Your task is to repeat all of the material exactly.
• • •
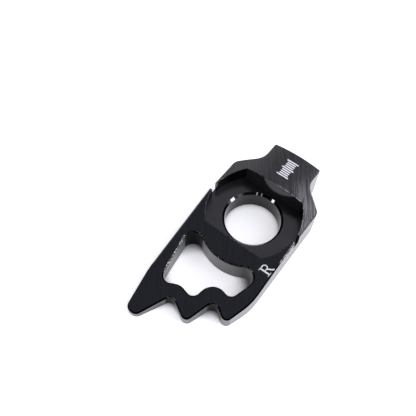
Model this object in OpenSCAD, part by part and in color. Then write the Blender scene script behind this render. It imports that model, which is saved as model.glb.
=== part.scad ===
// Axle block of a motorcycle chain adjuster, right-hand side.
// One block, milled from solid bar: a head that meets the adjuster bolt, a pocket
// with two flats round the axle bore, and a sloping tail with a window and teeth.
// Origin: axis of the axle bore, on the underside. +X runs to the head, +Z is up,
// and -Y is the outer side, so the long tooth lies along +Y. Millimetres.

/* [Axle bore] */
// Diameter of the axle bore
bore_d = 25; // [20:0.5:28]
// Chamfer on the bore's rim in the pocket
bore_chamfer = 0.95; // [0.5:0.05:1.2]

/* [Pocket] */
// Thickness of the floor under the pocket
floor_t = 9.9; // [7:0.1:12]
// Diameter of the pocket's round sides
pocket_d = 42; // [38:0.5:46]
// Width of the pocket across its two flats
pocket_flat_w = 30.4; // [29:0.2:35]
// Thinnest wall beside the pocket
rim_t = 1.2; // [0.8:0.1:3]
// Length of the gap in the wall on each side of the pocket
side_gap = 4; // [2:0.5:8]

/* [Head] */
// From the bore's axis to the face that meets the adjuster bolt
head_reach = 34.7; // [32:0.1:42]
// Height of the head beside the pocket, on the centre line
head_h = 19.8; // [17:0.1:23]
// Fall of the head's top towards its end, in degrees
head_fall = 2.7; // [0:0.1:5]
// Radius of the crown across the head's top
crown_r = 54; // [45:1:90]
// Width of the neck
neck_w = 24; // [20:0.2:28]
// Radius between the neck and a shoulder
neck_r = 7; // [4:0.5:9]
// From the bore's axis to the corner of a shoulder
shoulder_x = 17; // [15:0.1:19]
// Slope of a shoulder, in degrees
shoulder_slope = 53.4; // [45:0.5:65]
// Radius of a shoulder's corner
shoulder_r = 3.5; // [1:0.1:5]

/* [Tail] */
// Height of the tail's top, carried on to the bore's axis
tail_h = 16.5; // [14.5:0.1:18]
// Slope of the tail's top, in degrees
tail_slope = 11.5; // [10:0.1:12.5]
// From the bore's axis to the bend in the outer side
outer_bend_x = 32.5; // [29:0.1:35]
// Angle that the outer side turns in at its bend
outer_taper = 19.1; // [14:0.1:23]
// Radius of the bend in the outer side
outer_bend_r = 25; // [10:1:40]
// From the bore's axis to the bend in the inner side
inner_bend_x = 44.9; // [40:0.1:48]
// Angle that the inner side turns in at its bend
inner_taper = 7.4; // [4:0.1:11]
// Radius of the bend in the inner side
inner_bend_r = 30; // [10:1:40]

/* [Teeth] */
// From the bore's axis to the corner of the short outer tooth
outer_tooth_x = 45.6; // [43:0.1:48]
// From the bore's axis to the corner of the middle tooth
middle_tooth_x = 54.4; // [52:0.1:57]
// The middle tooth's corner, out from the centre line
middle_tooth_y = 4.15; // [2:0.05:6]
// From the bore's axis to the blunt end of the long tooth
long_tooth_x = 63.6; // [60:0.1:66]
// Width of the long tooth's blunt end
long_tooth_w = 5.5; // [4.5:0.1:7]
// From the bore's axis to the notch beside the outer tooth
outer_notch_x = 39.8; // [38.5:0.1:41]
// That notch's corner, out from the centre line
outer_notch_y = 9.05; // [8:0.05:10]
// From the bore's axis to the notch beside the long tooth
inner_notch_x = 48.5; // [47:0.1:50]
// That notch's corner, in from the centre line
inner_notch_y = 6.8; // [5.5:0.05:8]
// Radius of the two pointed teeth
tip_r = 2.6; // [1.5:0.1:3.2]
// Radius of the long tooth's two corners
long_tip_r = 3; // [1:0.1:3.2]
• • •
Expected answer
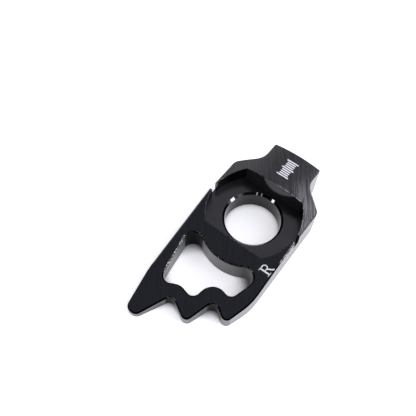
Model this object in OpenSCAD, part by part and in color. Then write the Blender scene script behind this render. It imports that model, which is saved as model.glb.
=== part.scad ===
// Axle block of a motorcycle chain adjuster, right-hand side.
// One block, milled from solid bar: a head that meets the adjuster bolt, a pocket
// with two flats round the axle bore, and a sloping tail with a window and teeth.
// Origin: axis of the axle bore, on the underside. +X runs to the head, +Z is up,
// and -Y is the outer side, so the long tooth lies along +Y. Millimetres.

/* [Axle bore] */
// Diameter of the axle bore
bore_d = 25; // [20:0.5:28]
// Chamfer on the bore's rim in the pocket
bore_chamfer = 0.95; // [0.5:0.05:1.2]

/* [Pocket] */
// Thickness of the floor under the pocket
floor_t = 9.9; // [7:0.1:12]
// Diameter of the pocket's round sides
pocket_d = 42; // [38:0.5:46]
// Width of the pocket across its two flats
pocket_flat_w = 30.4; // [29:0.2:35]
// Thinnest wall beside the pocket
rim_t = 1.2; // [0.8:0.1:3]
// Length of the gap in the wall on each side of the pocket
side_gap = 4; // [2:0.5:8]

/* [Head] */
// From the bore's axis to the face that meets the adjuster bolt
head_reach = 34.7; // [32:0.1:42]
// Height of the head beside the pocket, on the centre line
head_h = 19.8; // [17:0.1:23]
// Fall of the head's top towards its end, in degrees
head_fall = 2.7; // [0:0.1:5]
// Radius of the crown across the head's top
crown_r = 54; // [45:1:90]
// Width of the neck
neck_w = 24; // [20:0.2:28]
// Radius between the neck and a shoulder
neck_r = 7; // [4:0.5:9]
// From the bore's axis to the corner of a shoulder
shoulder_x = 17; // [15:0.1:19]
// Slope of a shoulder, in degrees
shoulder_slope = 53.4; // [45:0.5:65]
// Radius of a shoulder's corner
shoulder_r = 3.5; // [1:0.1:5]

/* [Tail] */
// Height of the tail's top, carried on to the bore's axis
tail_h = 16.5; // [14.5:0.1:18]
// Slope of the tail's top, in degrees
tail_slope = 11.5; // [10:0.1:12.5]
// From the bore's axis to the bend in the outer side
outer_bend_x = 32.5; // [29:0.1:35]
// Angle that the outer side turns in at its bend
outer_taper = 19.1; // [14:0.1:23]
// Radius of the bend in the outer side
outer_bend_r = 25; // [10:1:40]
// From the bore's axis to the bend in the inner side
inner_bend_x = 44.9; // [40:0.1:48]
// Angle that the inner side turns in at its bend
inner_taper = 7.4; // [4:0.1:11]
// Radius of the bend in the inner side
inner_bend_r = 30; // [10:1:40]

/* [Teeth] */
// From the bore's axis to the corner of the short outer tooth
outer_tooth_x = 45.6; // [43:0.1:48]
// From the bore's axis to the corner of the middle tooth
middle_tooth_x = 54.4; // [52:0.1:57]
// The middle tooth's corner, out from the centre line
middle_tooth_y = 4.15; // [2:0.05:6]
// From the bore's axis to the blunt end of the long tooth
long_tooth_x = 63.6; // [60:0.1:66]
// Width of the long tooth's blunt end
long_tooth_w = 5.5; // [4.5:0.1:7]
// From the bore's axis to the notch beside the outer tooth
outer_notch_x = 39.8; // [38.5:0.1:41]
// That notch's corner, out from the centre line
outer_notch_y = 9.05; // [8:0.05:10]
// From the bore's axis to the notch beside the long tooth
inner_notch_x = 48.5; // [47:0.1:50]
// That notch's corner, in from the centre line
inner_notch_y = 6.8; // [5.5:0.05:8]
// Radius of the two pointed teeth
tip_r = 2.6; // [1.5:0.1:3.2]
// Radius of the long tooth's two corners
long_tip_r = 3; // [1:0.1:3.2]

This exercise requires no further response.